— BEGIN Source excerpt —

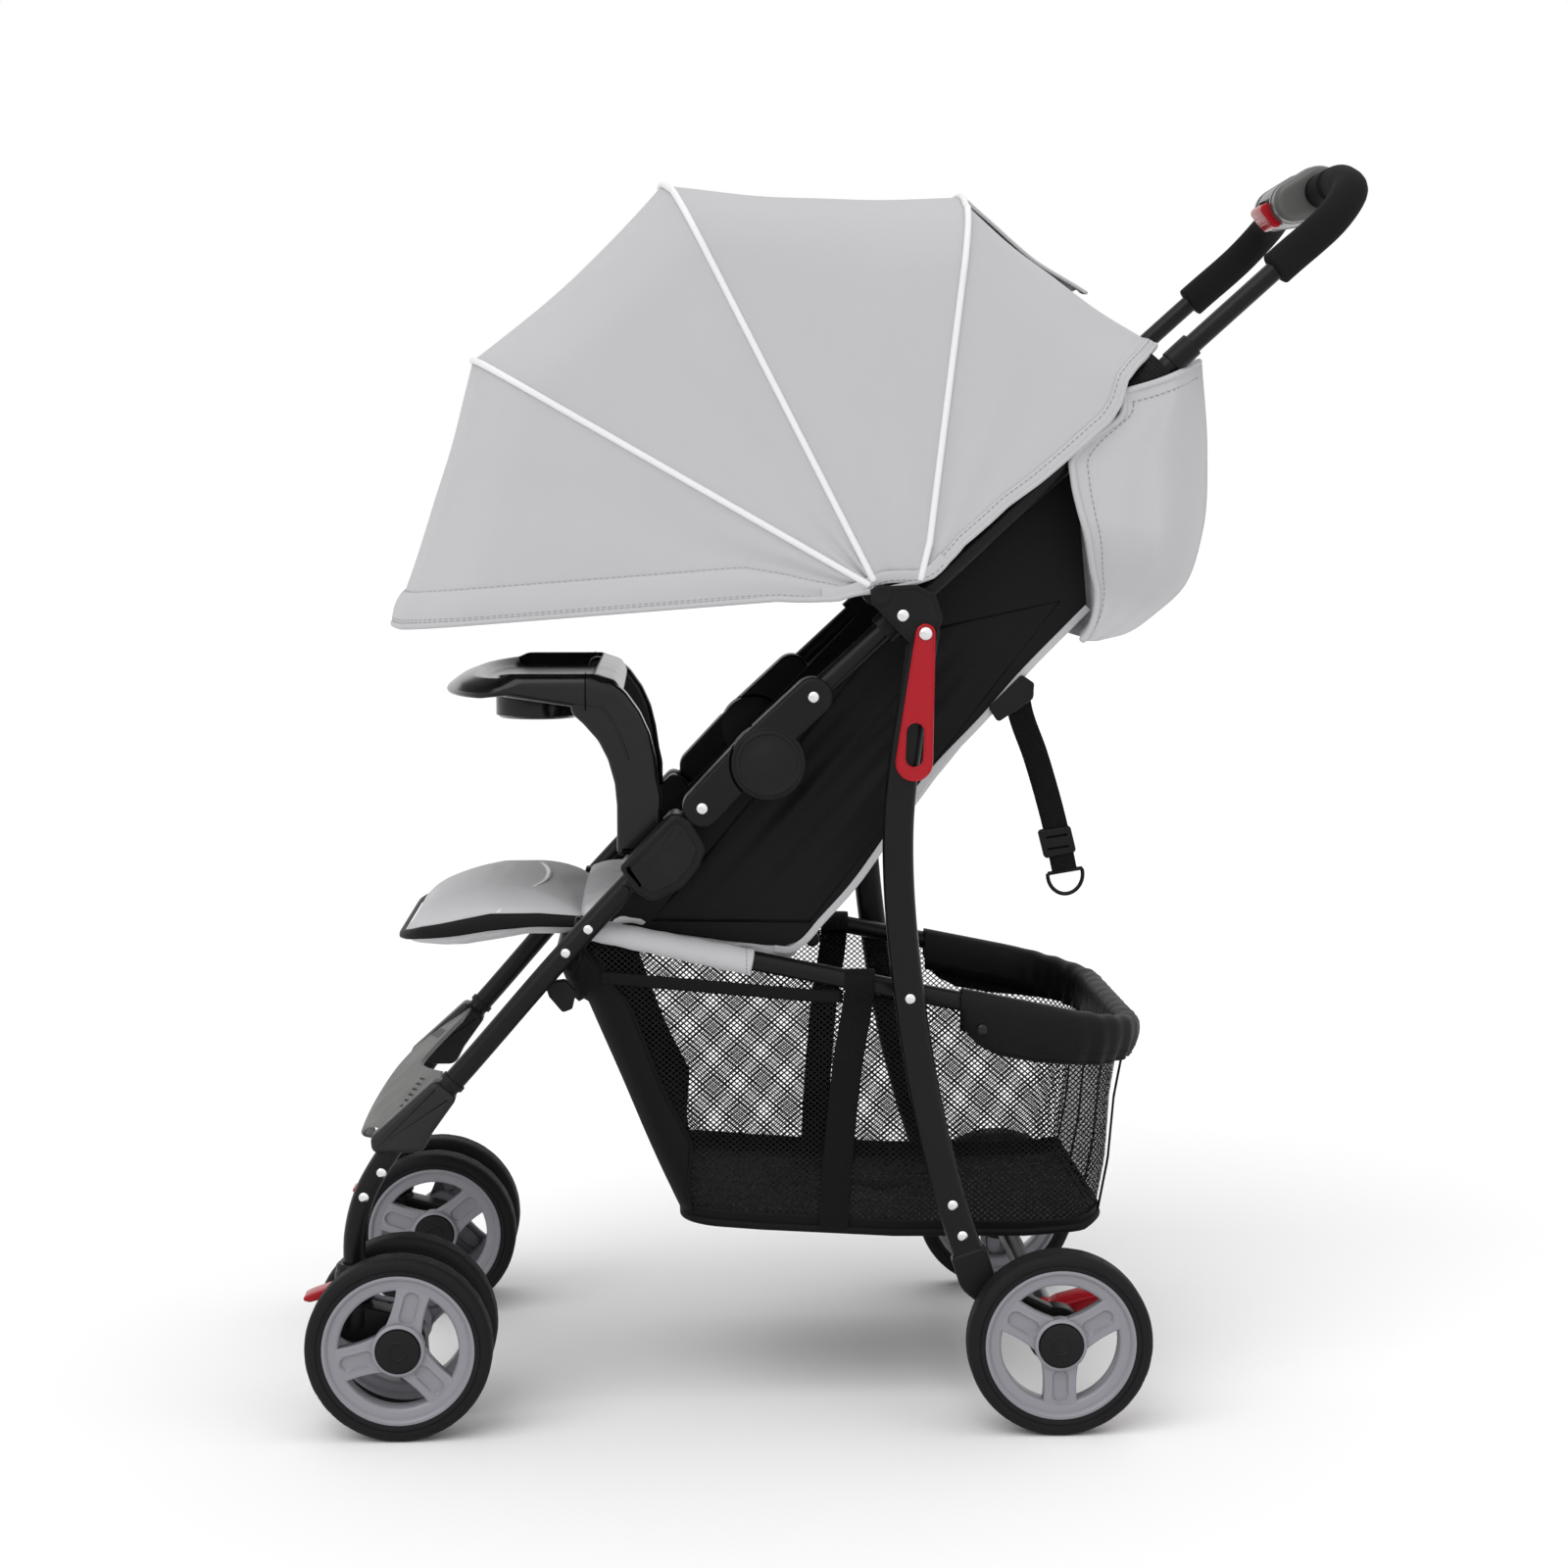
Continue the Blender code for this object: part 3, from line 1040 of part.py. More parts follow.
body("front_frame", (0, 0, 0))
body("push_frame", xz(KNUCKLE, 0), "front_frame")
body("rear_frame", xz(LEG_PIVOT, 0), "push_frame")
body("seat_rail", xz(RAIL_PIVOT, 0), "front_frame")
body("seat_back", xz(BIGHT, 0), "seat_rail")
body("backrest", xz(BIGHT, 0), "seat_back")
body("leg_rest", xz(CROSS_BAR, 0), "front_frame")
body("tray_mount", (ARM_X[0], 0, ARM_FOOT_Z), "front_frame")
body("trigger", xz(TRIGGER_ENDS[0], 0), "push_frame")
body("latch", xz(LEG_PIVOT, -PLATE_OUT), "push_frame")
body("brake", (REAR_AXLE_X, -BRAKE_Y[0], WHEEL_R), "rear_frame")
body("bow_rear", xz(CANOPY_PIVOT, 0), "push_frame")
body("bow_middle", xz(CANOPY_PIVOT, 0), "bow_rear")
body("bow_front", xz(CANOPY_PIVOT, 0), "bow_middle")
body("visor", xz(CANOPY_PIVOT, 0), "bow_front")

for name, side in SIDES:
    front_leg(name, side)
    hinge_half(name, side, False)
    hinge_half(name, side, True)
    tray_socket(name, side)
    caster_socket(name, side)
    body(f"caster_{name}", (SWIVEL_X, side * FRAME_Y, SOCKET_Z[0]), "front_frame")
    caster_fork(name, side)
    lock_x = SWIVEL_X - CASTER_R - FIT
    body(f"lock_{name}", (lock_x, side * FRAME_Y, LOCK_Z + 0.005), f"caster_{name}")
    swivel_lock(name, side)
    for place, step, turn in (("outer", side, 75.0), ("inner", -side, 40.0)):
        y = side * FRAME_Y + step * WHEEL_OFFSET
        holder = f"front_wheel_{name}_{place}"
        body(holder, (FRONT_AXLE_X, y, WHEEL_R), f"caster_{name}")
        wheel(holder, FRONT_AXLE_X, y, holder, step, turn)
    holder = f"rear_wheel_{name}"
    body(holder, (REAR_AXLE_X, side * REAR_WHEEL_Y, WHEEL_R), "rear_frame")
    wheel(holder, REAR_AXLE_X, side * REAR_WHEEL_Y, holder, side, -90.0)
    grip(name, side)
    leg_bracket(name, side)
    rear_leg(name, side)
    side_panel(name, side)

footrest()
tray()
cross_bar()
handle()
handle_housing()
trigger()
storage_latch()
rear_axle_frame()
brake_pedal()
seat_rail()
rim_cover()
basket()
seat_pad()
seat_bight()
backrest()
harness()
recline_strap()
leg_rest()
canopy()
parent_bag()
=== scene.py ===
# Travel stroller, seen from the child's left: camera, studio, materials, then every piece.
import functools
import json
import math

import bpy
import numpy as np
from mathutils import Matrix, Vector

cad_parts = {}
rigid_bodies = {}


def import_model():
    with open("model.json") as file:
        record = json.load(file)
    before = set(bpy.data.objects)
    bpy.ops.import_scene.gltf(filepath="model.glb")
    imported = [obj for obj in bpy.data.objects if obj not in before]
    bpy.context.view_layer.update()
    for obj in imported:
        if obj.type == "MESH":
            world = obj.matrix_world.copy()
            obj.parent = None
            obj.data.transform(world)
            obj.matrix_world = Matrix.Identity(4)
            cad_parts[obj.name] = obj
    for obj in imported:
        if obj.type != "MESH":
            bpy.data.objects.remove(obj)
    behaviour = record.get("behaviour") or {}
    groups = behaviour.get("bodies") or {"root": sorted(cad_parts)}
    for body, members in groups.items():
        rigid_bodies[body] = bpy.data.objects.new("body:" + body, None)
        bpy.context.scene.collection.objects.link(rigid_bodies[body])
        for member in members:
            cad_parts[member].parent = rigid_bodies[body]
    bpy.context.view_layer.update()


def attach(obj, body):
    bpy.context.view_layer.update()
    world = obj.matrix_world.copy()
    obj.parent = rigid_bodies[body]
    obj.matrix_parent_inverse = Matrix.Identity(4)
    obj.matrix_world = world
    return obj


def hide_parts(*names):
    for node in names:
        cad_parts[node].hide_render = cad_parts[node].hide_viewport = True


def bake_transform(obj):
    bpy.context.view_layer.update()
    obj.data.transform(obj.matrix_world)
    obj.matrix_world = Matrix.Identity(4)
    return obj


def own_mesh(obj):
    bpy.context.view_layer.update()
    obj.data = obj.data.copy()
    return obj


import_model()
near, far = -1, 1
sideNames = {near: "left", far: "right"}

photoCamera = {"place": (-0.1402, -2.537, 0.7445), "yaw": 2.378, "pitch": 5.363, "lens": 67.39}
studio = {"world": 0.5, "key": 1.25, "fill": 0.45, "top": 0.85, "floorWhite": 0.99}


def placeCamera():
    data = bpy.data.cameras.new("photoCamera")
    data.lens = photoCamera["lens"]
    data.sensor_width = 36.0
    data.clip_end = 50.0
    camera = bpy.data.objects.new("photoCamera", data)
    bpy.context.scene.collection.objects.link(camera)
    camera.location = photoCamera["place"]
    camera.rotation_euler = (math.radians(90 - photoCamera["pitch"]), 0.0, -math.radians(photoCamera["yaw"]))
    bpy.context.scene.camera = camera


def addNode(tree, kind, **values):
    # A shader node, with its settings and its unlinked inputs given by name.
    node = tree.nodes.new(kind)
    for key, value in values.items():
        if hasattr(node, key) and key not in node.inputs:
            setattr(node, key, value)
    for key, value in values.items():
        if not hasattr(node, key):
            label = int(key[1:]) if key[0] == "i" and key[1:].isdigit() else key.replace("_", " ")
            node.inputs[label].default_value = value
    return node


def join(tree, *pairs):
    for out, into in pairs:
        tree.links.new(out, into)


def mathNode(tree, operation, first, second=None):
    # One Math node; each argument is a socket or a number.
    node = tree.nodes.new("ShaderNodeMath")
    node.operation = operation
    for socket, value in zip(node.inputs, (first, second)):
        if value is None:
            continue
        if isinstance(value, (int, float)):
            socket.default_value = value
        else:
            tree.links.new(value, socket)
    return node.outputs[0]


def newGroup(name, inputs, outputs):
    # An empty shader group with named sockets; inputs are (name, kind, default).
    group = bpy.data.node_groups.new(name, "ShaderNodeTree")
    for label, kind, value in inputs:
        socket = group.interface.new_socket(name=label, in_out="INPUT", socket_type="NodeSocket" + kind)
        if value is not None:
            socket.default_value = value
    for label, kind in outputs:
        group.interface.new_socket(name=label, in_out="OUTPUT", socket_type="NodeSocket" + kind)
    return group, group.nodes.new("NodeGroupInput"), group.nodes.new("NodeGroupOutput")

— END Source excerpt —

Do this - Look through the material above and print exactly the lines from the one containing "seat_rail()" to the one containing "for body, members", both included, and nothing more.

Solved problem -
seat_rail()
rim_cover()
basket()
seat_pad()
seat_bight()
backrest()
harness()
recline_strap()
leg_rest()
canopy()
parent_bag()
=== scene.py ===
# Travel stroller, seen from the child's left: camera, studio, materials, then every piece.
import functools
import json
import math

import bpy
import numpy as np
from mathutils import Matrix, Vector

cad_parts = {}
rigid_bodies = {}


def import_model():
    with open("model.json") as file:
        record = json.load(file)
    before = set(bpy.data.objects)
    bpy.ops.import_scene.gltf(filepath="model.glb")
    imported = [obj for obj in bpy.data.objects if obj not in before]
    bpy.context.view_layer.update()
    for obj in imported:
        if obj.type == "MESH":
            world = obj.matrix_world.copy()
            obj.parent = None
            obj.data.transform(world)
            obj.matrix_world = Matrix.Identity(4)
            cad_parts[obj.name] = obj
    for obj in imported:
        if obj.type != "MESH":
            bpy.data.objects.remove(obj)
    behaviour = record.get("behaviour") or {}
    groups = behaviour.get("bodies") or {"root": sorted(cad_parts)}
    for body, members in groups.items():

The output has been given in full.